In recent years, this pattern of unfavorable media coverage of Pine Hills has resulted in passionate discourse regarding the true causes and nature of the current state of the area, exacerbated by the generational divide of residents that lived in Pine Hills during its most economically prosperous time, and more recent generations of residents.

Negative psychological impacts of this online discourse, manifest tangibly in a significant decrease in homeownership, and the increase of non-residential property ownership in Pine Hills, Florida.
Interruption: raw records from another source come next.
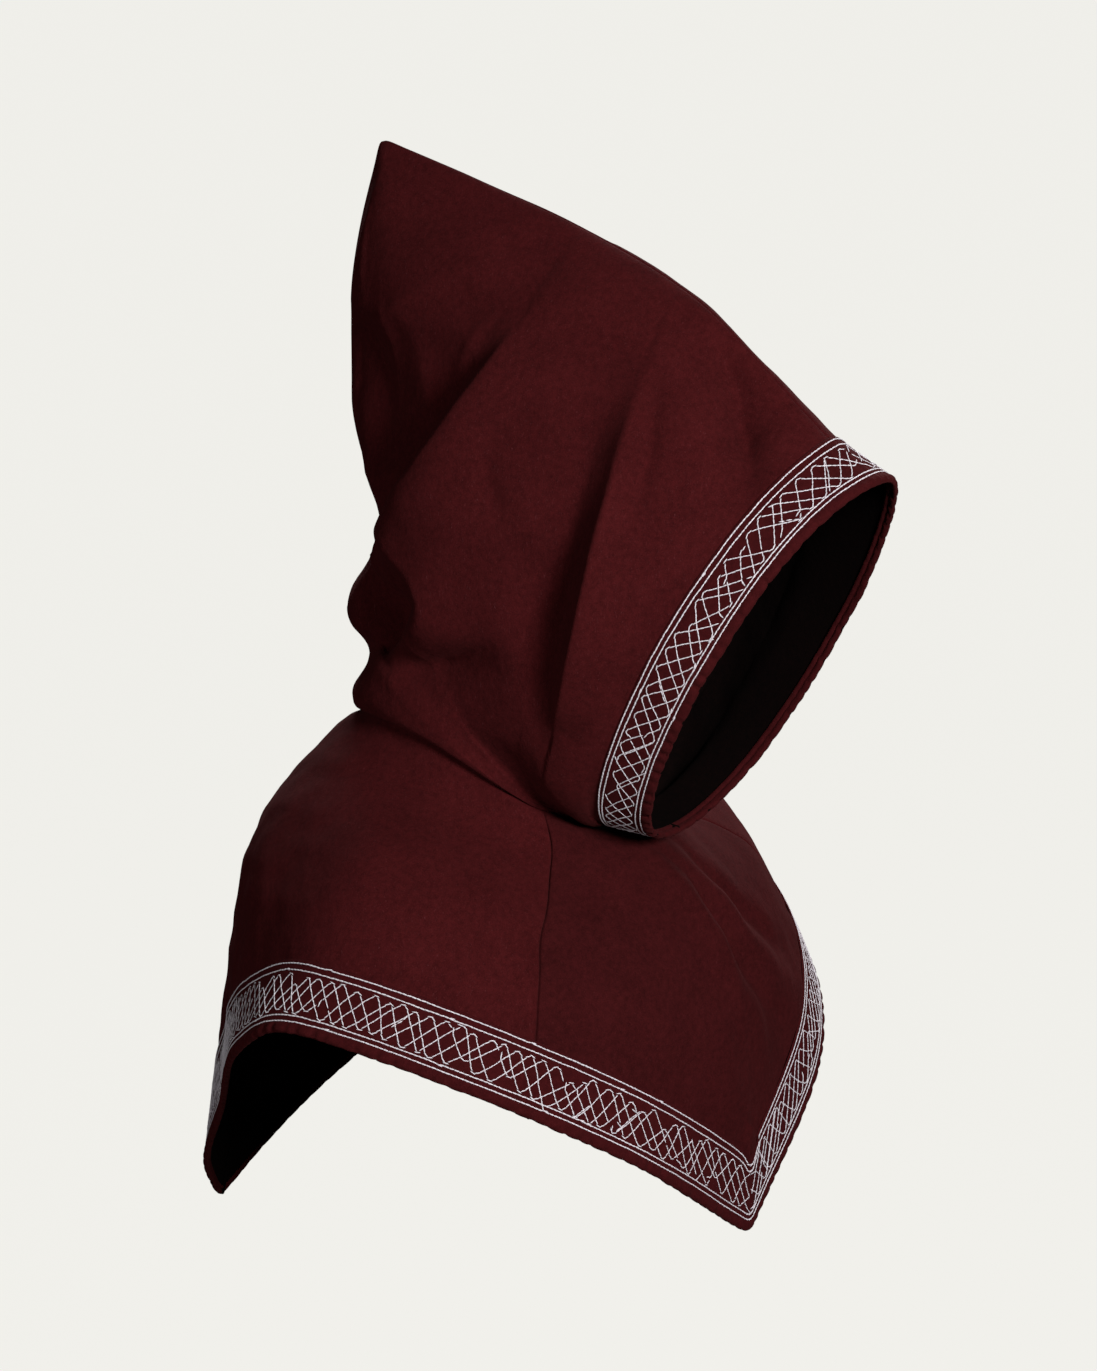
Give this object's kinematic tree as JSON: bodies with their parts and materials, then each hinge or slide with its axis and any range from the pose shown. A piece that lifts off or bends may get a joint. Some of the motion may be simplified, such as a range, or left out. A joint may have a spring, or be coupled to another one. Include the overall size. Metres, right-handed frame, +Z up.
{
  "type": "hood",
  "caption": "Pointed hood of thick wool cloth with a shoulder mantle cut to a point in front and behind, and stitched interlace bands round the face and along the hem.",
  "frame": {"origin": "the spot under the crown where the wearer's head bears, on the centre line", "axes": "+Z up, -Y the way the wearer faces, -X the wearer's right"},
  "size_m": [0.4582, 0.5343, 0.7805],
  "materials": {
    "cloth": "thick fulled wool, matt, with a short nap",
    "trim": "the same wool, darker, with raised silver-white stitching"
  },
  "bodies": {
    "root": {"hood_left": "cloth", "hood_right": "cloth", "face_trim_left": "trim", "face_trim_right": "trim", "mantle_front": "cloth", "mantle_left": "cloth", "mantle_right": "cloth", "hem_trim_left": "trim", "hem_trim_right": "trim"}
  },
  "joints": []
}
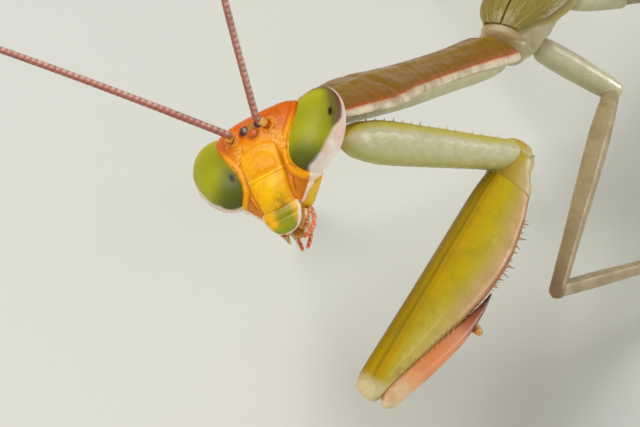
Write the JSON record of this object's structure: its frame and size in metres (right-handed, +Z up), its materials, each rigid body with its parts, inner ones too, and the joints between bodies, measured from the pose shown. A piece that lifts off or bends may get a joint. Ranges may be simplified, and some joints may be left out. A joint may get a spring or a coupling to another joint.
{
  "type": "praying mantis",
  "caption": "Slender praying mantis at life size, standing low on its walking legs with spined forelegs folded and its head turned up and tilted.",
  "frame": {"origin": "centre of the bounding box in plan, on the level that the soles of the feet stand on", "axes": "-Y ahead of the animal, +X its left side, +Z up"},
  "size_m": [0.0514, 0.0698, 0.0495],
  "materials": {
    "shell_orange": "satin",
    "shell_yellow": "satin",
    "shell_amber": "satin",
    "shell_ochre": "matt",
    "shell_cream": "satin",
    "shell_tan": "matt",
    "shell_olive": "matt",
    "shell_lime": "satin",
    "shell_salmon": "satin",
    "shell_brown": "matt",
    "wing_olive": "matt",
    "eye_green": "gloss",
    "feeler_red": "satin"
  },
  "bodies": {
    "root": {"abdomen_segment_1": "shell_olive", "abdomen_segment_2": "shell_olive", "abdomen_segment_3": "shell_olive", "abdomen_segment_4": "shell_olive", "abdomen_segment_5": "shell_olive", "abdomen_segment_6": "shell_olive", "antenna_left": "feeler_red", "antenna_right": "feeler_red", "cercus_left": "shell_olive", "cercus_right": "shell_olive", "eye_left": "eye_green", "eye_right": "eye_green", "fore_coxa_left": "shell_cream", "fore_coxa_right": "shell_cream", "fore_femur_left": "shell_lime", "fore_femur_right": "shell_lime", "fore_tarsus_left": "shell_amber", "fore_tarsus_right": "shell_amber", "fore_tibia_left": "shell_salmon", "fore_tibia_right": "shell_salmon", "fore_trochanter_left": "shell_cream", "fore_trochanter_right": "shell_cream", "head_capsule": "shell_orange", "hind_left_coxa": "shell_cream", "hind_left_femur": "shell_brown", "hind_left_tarsus": "shell_brown", "hind_left_tibia": "shell_brown", "hind_right_coxa": "shell_cream", "hind_right_femur": "shell_brown", "hind_right_tarsus": "shell_brown", "hind_right_tibia": "shell_brown", "labial_palp_left": "shell_amber", "labial_palp_right": "shell_amber", "labium": "shell_amber", "labrum": "shell_yellow", "mandible_left": "shell_amber", "mandible_right": "shell_amber", "maxillary_palp_left": "shell_amber", "maxillary_palp_right": "shell_amber", "mesothorax": "shell_tan", "metathorax": "shell_tan", "mid_left_coxa": "shell_cream", "mid_left_femur": "shell_brown", "mid_left_tarsus": "shell_brown", "mid_left_tibia": "shell_brown", "mid_right_coxa": "shell_cream", "mid_right_femur": "shell_brown", "mid_right_tarsus": "shell_brown", "mid_right_tibia": "shell_brown", "neck": "shell_cream", "pronotum": "shell_ochre", "prosternum": "shell_cream", "tegmen_left": "wing_olive", "tegmen_right": "wing_olive"}
  },
  "joints": []
}
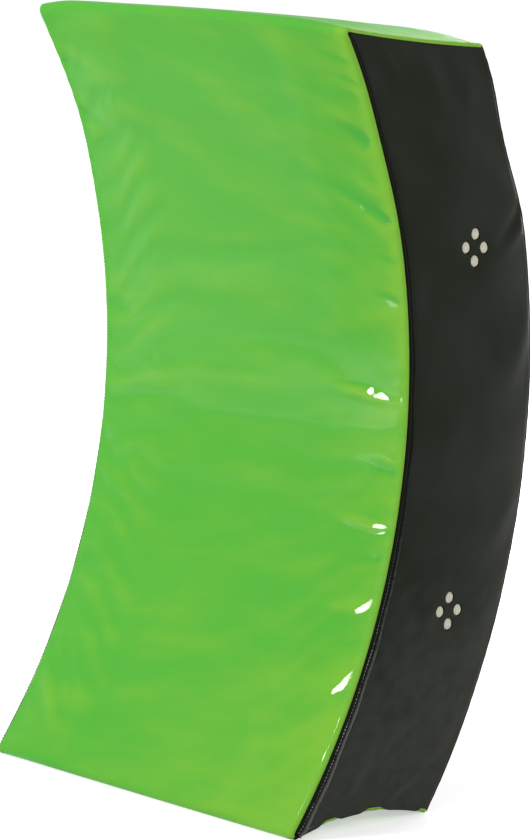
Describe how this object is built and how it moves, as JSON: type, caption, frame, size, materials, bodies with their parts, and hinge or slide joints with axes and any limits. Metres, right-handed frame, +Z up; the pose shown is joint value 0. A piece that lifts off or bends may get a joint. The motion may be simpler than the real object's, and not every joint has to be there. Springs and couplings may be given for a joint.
{
  "type": "tackle wedge",
  "caption": "Curved foam tackle wedge in a vinyl cover: hollow strike face, vented side gussets, padded webbing grips and a zip on the back.",
  "frame": {"origin": "middle of the flat lower end that the wedge stands on", "axes": "+Z up along the wedge's height; -Y the way the hollow strike face looks; +X to the viewer's right when facing the strike face"},
  "size_m": [0.3926, 0.3371, 0.7108],
  "materials": {
    "green_vinyl": "satin",
    "black_vinyl": "satin",
    "strike_foam": "matte",
    "cream_foam": "matte",
    "grey_foam": "matte",
    "black_webbing": "matte",
    "black_tape": "matte",
    "black_nylon": "satin",
    "dark_metal": "satin"
  },
  "bodies": {
    "pad": {"back_panel": "black_vinyl", "backing_foam": "grey_foam", "core_foam": "cream_foam", "front_wrap": "green_vinyl", "grip_patch_left_lower": "black_vinyl", "grip_patch_left_upper": "black_vinyl", "grip_patch_right_lower": "black_vinyl", "grip_patch_right_upper": "black_vinyl", "grip_sleeve_left": "black_vinyl", "grip_sleeve_right": "black_vinyl", "grip_webbing_left": "black_webbing", "grip_webbing_right": "black_webbing", "gusset_left": "black_vinyl", "gusset_right": "black_vinyl", "strike_foam": "strike_foam", "welt_left": "black_vinyl", "welt_right": "black_vinyl", "zip_chain_lower": "black_nylon", "zip_chain_upper": "black_nylon", "zip_stop_left": "dark_metal", "zip_stop_right": "dark_metal", "zip_tape_lower": "black_tape", "zip_tape_upper": "black_tape"},
    "slider": {"zip_slider": "dark_metal"},
    "ring": {"zip_ring": "dark_metal"},
    "puller": {"zip_puller": "dark_metal"}
  },
  "joints": [
    {"name": "zip_slide", "type": "slide", "parent": "pad", "child": "slider", "axis": [1, 0, 0], "range_m": [0, 0.313]},
    {"name": "ring_swing", "type": "hinge", "parent": "slider", "child": "ring", "pos_m": [-0.1565, 0.13461, 0.06057], "axis": [1, 0, 0], "range_deg": [-25, 110]},
    {"name": "puller_swing", "type": "hinge", "parent": "ring", "child": "puller", "pos_m": [-0.1565, 0.13461, 0.05541], "axis": [0, 1, 0], "range_deg": [-70, 70]}
  ]
}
In most cases, former residents, and their descendants, react to unfavorable coverage with backlash, echoing negative stereotypes and discrediting successes of community-led efforts to address poverty-related crimes, and general insecurity. This phenomenon has since been coined, "The Crime Hills narrative" by Pine Hills Partnership Inc., a local 501(c)3 organization dedicated to the area.

In October 2020, local news reports indicated the area suffered a six-month gang war that had killed five people, including a three-year-old child. Although, the same period in question saw a significant spike in violent crimes, and notable shootings, across Orange County, and Greater Orlando.